There is Mag the waxling and her sorceress mistress Faey, an oddly ancient and powerful creature who lives beneath Ombria. There is a child prince, and a young woman who finds herself for him, and a bastard uncle who prefers drawing to scheming but is adept at finding secret passages. There is Ombria itself, a city-state that rather resembled Venice in my imagination, although without the canals, and its underground city, and even another shadow city that’s hinted at in rumours (and of course in Ombria’s very name, which irresistably calls to mind ‘umbra,’ Latin for shadow). Most of all, there is the book’s tone and prose style, which perfectly capture a baroque, decaying grandeur and sweep the reader up in the characters’ desperate attempts to foil the ageless, all-knowing Dominica Pearl and her usurping of the throne.

It’s impossible for me to talk about the way the characters, especially the female ones, are tested and changed without giving away more of the plot that I’d like to. Just suffice it to say, McKillip does wonderful things with each of them, things that feel completely organic to the story but would also provide much fodder for a feminist book club. The ending is a bit tricky, although not quite as confusing for me as Diana Wynne Jone’s Fire and Hemlock, but it still felt like it fit with the rest of the novel.

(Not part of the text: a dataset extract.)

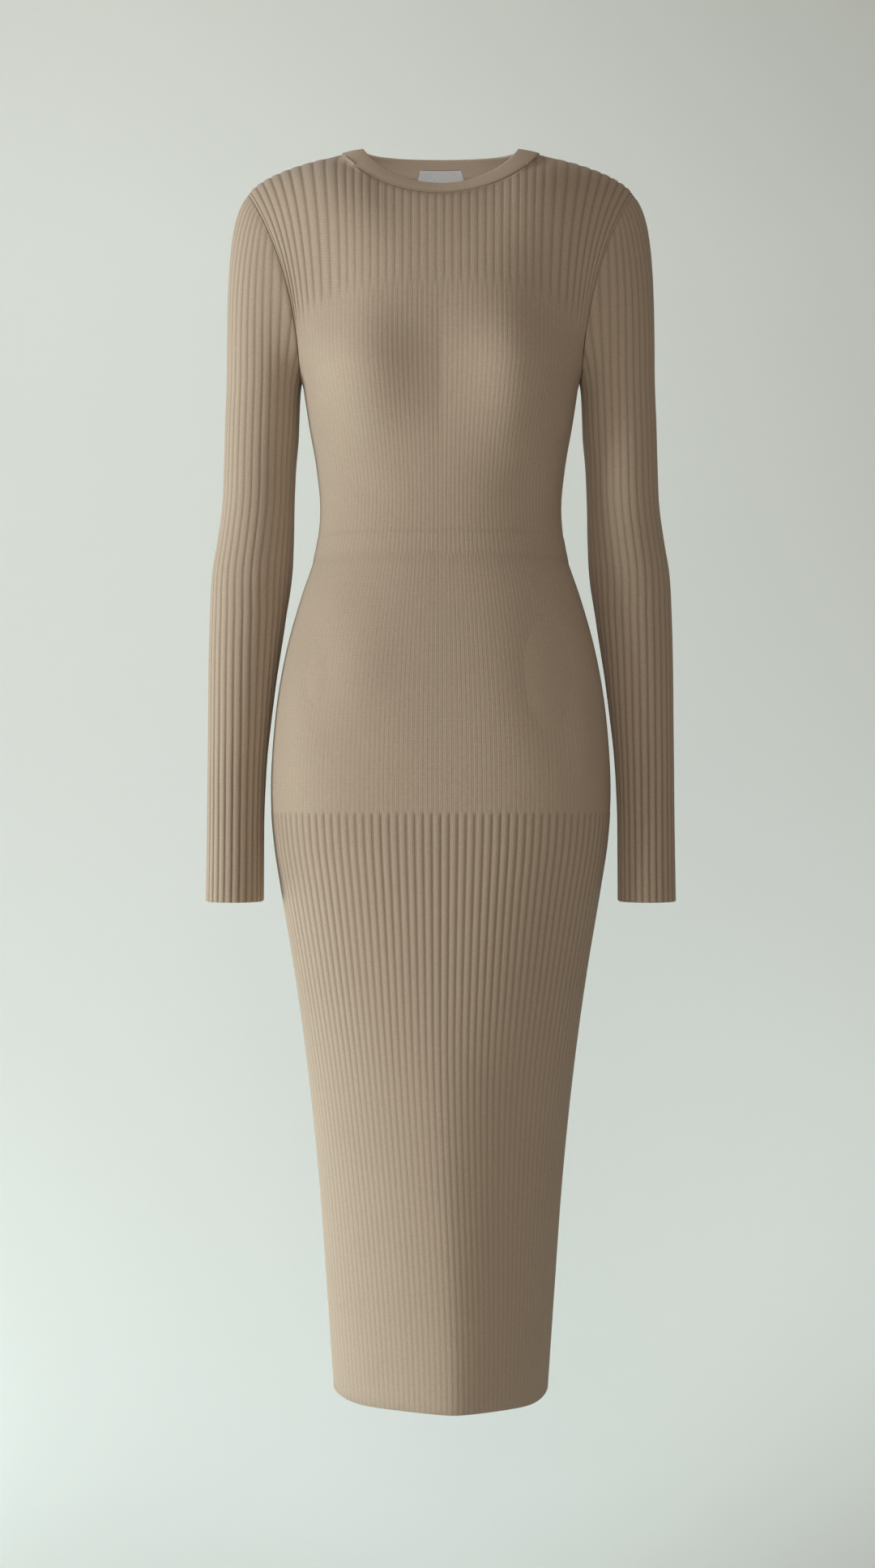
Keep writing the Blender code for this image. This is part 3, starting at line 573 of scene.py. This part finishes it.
# ================================================================================================
# Sleeves.  Two tubes of the same knit in wide ribs, each closed by a seam under the arm and set into
# its armhole.  The ribs run down along the outside of the arm and end in the underarm seam.
# ================================================================================================
Ring = namedtuple("Ring", "inner_x inner_z outer_x outer_z front back middle_y")
SLEEVE_RINGS = (
    Ring(*UNDERARM, SHOULDER_TIP[0], SHOULDER_TIP[2], -ARMHOLE_SWING[FRONT], ARMHOLE_SWING[BACK], 0.000),
    Ring(0.1382, -0.2315, 0.1972, -0.0555, 0.0555, 0.0605, 0.000),
    Ring(0.1385, -0.2345, 0.2025, -0.0700, 0.0545, 0.0590, 0.001),
    Ring(0.1388, -0.2380, 0.2063, -0.0900, 0.0530, 0.0570, 0.002),
    Ring(0.1391, -0.2425, 0.2090, -0.1170, 0.0510, 0.0545, 0.003),
    Ring(0.1394, -0.2480, 0.2105, -0.1500, 0.0490, 0.0515, 0.004),
    Ring(0.1397, -0.2560, 0.2112, -0.1880, 0.0470, 0.0490, 0.005),
    Ring(0.1402, -0.2680, 0.2116, -0.2290, 0.0455, 0.0470, 0.006),
    Ring(0.1410, -0.2860, 0.2132, -0.2700, 0.0445, 0.0455, 0.007),
    Ring(0.1436, -0.3140, 0.2144, -0.3100, 0.0440, 0.0445, 0.008),
    Ring(0.1452, -0.3500, 0.2162, -0.3500, 0.0440, 0.0440, 0.009),
    Ring(0.1458, -0.3850, 0.2208, -0.3850, 0.0445, 0.0440, 0.009),     # elbow
    Ring(0.1474, -0.4200, 0.2262, -0.4200, 0.0440, 0.0435, 0.007),
    Ring(0.1536, -0.4640, 0.2281, -0.4640, 0.0420, 0.0415, 0.004),
    Ring(0.1604, -0.5100, 0.2288, -0.5100, 0.0395, 0.0390, 0.000),
    Ring(0.1665, -0.5570, 0.2288, -0.5570, 0.0370, 0.0365, -0.004),
    Ring(0.1712, -0.6050, 0.2288, -0.6050, 0.0345, 0.0340, -0.008),
    Ring(0.1735, -0.6530, 0.2288, -0.6530, 0.0325, 0.0320, -0.012),
    Ring(0.1737, -0.7000, 0.2292, -0.7000, 0.0315, 0.0310, -0.015),
    Ring(0.1737, -0.7400, 0.2297, -0.7400, 0.0310, 0.0305, -0.017),    # cuff
)
FAN_RINGS = 9               # the rings that still fan out from the armhole
FAN_ROW = 45                # the row of the face that lies on the last of them
BOW_POWER = 3               # how soon the armhole's bow is lost below it
RING_GAP = 0.00042          # gap between a panel's edge and the sleeve or band set into it
SLEEVE_COLUMNS = 400
SLEEVE_ROWS = np.concatenate([np.linspace(0, FAN_RINGS, FAN_ROW + 1)[:-1],
                              np.linspace(FAN_RINGS, len(SLEEVE_RINGS) - 1, 76)])
WALES_PER_SLEEVE = 150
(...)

In case you can’t tell by now, I loved Ombria in Shadow, as I have every McKillip book I’ve so far encountered. I urge to read her, but depending on your taste, this might not be the best one to start with. If you prefer slightly more straightforward plots with clearer endings, I’d suggest The Bell at Sealey Head or Alphabet of Thorn. If, on the other hand, you adore Helen Oyeyemi or similar authors, dive into this one!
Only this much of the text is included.